My name is Muhammad Giza, a 19-year-old high school graduate from Northern Nigeria, and this is the story of how Bitcoin became a part of my life. I discovered Bitcoin quite late, around September 2019. I’d just got a phone and was surfing the net, searching for ways to make money because since I was a kid, financial independence was a goal I wanted to achieve. I came upon an ad showing a game that would pay you in bitcoin after you reached a required amount of time.
I tried it but was disappointed that you could only gain about $10 playing for five months. I moved on and kept on searching for free ways to accumulate bitcoin, which was not an easy task since I was still a student and stayed in a hostel where phones were not allowed. I couldn’t buy HODL because I wasn’t working and had no way to get money, so I gave up on bitcoin in 2020 and focused on my studies. This experience turned out to be a good decision because I managed to graduate from high school with flying colors.
As a graduate, I had more time to concentrate on my quest for financial freedom, and by this time, I had clearer visions of what I wanted to do, but “ideas without actions are like cars without tires.” It was 2021, bitcoin was more expensive, and I couldn’t work because I was not eligible and had strict parents. They still don’t know that I dabble in cryptocurrency because it would ground me for years if they did.
So naturally, I searched for free ways to earn bitcoin; this time, though, I was doing it in a frenzy. I now understood that bitcoin was the future and anything else is just an ancient relic. Bitcoin is just history repeating itself; cowries shells replacing trade and barter, coins replacing cowrie shells, notes replacing currencies, and now Bitcoin will surely replace paper money. Soon anybody without bitcoin as a store o will be no different from a stone-age man.
With this mindset, I set out again, and this time the obstacles were harder to cross. In Nigeria, cryptocurrency has reached a consensus of being banned, and no one would trust me because internet fraud had become an attribute associated with my country. I saved up some money and managed to buy about $200 worth of bitcoin from a “vendor” known in Nigeria; I invested it in a mining platform under “Chainmine” and made about $100 profit in a few weeks of mining.

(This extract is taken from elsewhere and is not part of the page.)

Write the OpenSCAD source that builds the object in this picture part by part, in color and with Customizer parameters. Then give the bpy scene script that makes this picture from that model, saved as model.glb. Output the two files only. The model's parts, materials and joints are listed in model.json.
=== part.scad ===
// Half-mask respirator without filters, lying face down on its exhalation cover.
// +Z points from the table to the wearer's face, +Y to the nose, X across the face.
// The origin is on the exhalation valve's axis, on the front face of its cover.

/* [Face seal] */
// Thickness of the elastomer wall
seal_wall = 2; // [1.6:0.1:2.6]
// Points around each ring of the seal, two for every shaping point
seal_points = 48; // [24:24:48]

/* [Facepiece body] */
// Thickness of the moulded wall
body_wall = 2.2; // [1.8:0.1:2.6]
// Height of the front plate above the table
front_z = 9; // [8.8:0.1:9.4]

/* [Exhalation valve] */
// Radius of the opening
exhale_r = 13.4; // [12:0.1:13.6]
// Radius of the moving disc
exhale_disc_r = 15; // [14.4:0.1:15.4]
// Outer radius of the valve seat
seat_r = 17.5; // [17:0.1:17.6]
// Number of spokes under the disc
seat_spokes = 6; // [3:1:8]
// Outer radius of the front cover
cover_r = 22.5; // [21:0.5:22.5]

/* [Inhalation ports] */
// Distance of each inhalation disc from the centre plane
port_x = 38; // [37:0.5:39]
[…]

Chain mine turned out to be a scam, and I lost my hard-earned money. The loss broke me, and I almost gave up, but I tuned in to a Twitter Space and heard some Bitcoiners speak of their experiences one morning. That Twitter Space gave me new zeal, and I felt luckier than other people wasting time on shitcoins. Now I have a new plan to finish schooling and get a job while learning and perfecting my trading skills.
I will then invest all my income into bitcoin and finally get the independence I dream of having. The funny thing is when I found out 1 Bitcoin is $46,000 and counting (about 18 million Naira), I thought no one could ever have more than 5 or 6 Bitcoins. Then I found out that people have hundreds of Bitcoin. I’ve promised to get at least one bitcoin in my wallet before this year ends to prove myself wrong. I hope whoever reads this story gets motivated and decides not to give up because if I haven’t, you shouldn’t either.